While there is certainly a tendency to blame anyone but ourselves in all areas, I don't think it is exclusive to liberals. The real issue with station owners is that liberal talk has not worked for the last 30 years or so, so they don't want to be the guinea pig in this experiment.

As for Jon Stewart, he may be a funny guy on a largely scripted HBO show with multiple writers, producers, show runners, etc. , but there is virtually no evidence he has the skills that are necessary translate any of his success to radio. Coming up with 15 hours of timely material in a non-visual medium that will interest an audience is an exceedingly difficult job and only the most very talented of people (I can just go ahead and give the obvious example of Rush here) can do it at all, and even less for any length of time.

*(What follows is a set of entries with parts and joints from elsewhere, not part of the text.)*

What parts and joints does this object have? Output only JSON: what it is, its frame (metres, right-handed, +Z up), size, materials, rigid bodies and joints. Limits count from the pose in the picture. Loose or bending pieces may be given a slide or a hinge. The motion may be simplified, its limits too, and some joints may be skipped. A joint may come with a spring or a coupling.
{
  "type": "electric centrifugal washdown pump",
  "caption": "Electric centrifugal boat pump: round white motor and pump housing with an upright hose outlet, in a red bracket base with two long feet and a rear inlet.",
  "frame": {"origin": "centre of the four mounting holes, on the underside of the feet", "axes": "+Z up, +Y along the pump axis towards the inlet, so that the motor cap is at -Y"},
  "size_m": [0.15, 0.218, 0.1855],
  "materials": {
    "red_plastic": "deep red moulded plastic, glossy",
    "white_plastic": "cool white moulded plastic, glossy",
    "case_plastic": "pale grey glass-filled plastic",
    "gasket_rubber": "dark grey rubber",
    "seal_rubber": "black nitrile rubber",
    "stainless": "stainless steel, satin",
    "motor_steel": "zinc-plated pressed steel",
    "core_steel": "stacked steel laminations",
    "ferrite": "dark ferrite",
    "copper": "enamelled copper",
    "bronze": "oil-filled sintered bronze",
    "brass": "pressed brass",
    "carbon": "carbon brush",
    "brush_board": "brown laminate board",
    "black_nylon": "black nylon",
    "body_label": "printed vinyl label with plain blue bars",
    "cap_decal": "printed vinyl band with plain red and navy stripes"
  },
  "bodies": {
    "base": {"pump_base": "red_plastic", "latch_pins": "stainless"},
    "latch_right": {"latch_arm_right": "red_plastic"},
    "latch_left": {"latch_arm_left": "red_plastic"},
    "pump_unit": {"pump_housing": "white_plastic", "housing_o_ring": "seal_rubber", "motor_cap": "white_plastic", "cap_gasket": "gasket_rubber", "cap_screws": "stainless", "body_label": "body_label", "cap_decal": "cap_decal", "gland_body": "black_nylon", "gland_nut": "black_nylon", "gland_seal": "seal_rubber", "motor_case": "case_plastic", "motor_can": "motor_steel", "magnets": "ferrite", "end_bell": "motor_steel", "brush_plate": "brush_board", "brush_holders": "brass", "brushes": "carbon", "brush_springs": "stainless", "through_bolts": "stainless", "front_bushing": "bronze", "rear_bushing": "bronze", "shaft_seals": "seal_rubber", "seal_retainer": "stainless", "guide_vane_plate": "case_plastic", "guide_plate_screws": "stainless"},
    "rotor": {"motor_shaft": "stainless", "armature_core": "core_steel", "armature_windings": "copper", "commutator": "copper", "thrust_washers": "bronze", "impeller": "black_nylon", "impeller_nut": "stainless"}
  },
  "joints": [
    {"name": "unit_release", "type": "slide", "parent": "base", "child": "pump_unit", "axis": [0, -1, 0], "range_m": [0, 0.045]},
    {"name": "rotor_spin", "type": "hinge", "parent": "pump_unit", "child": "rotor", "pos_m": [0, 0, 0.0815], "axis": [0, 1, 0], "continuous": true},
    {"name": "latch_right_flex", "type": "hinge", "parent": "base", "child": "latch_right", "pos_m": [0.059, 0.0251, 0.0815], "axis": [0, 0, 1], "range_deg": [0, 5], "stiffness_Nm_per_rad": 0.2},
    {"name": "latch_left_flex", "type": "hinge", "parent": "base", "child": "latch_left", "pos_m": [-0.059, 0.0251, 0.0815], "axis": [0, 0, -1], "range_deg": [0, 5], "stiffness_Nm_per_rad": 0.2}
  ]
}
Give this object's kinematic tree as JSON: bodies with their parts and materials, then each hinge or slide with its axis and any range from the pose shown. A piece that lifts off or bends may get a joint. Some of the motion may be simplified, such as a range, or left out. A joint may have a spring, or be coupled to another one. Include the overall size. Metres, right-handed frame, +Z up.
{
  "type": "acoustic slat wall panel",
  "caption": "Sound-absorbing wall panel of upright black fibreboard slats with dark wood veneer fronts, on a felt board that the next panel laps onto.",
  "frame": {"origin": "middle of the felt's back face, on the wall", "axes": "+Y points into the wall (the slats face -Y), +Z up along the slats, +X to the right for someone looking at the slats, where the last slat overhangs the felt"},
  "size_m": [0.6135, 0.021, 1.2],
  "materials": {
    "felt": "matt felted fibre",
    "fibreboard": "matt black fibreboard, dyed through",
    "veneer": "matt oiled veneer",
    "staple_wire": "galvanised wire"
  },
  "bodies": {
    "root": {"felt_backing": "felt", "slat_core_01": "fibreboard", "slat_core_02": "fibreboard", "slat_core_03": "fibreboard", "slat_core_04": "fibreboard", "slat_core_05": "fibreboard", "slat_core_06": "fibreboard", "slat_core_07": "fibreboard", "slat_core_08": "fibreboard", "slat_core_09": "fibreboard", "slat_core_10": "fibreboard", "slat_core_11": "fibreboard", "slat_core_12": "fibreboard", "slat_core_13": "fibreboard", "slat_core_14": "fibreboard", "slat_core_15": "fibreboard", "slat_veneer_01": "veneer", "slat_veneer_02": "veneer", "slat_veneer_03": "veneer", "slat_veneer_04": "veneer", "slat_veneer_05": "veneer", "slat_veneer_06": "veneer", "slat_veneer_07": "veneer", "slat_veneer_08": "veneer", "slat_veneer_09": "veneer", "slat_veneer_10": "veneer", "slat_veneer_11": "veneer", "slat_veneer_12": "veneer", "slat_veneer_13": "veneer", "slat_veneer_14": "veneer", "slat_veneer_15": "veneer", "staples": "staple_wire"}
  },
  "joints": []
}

I have seen nothing from Jon Stewart that would indicate he would even last a week on talk radio.

Here you are totally on track. When the company I was with merged with a TV network, there was an effort to expose the TV talents by giving them radio shows. Without a whole crew of writers, producers, teleprompters and researchers, they could not do a show. They were used to being scripted, when radio is all about being a "non-scripted zone". Not one succeeded. At first, the PDs were blamed, but finally it was seen that a TV "personality" is not a radio talent.

As many of us who have searched for radio talent know, even comedians are likely failures. A comedian has a 45 minute show they do over and over, with perhaps one or two new (and often topical) jokes per week. Ask them to do three or four hours a day, and by the end of one show they are running on empty at 30,000 feet and crash.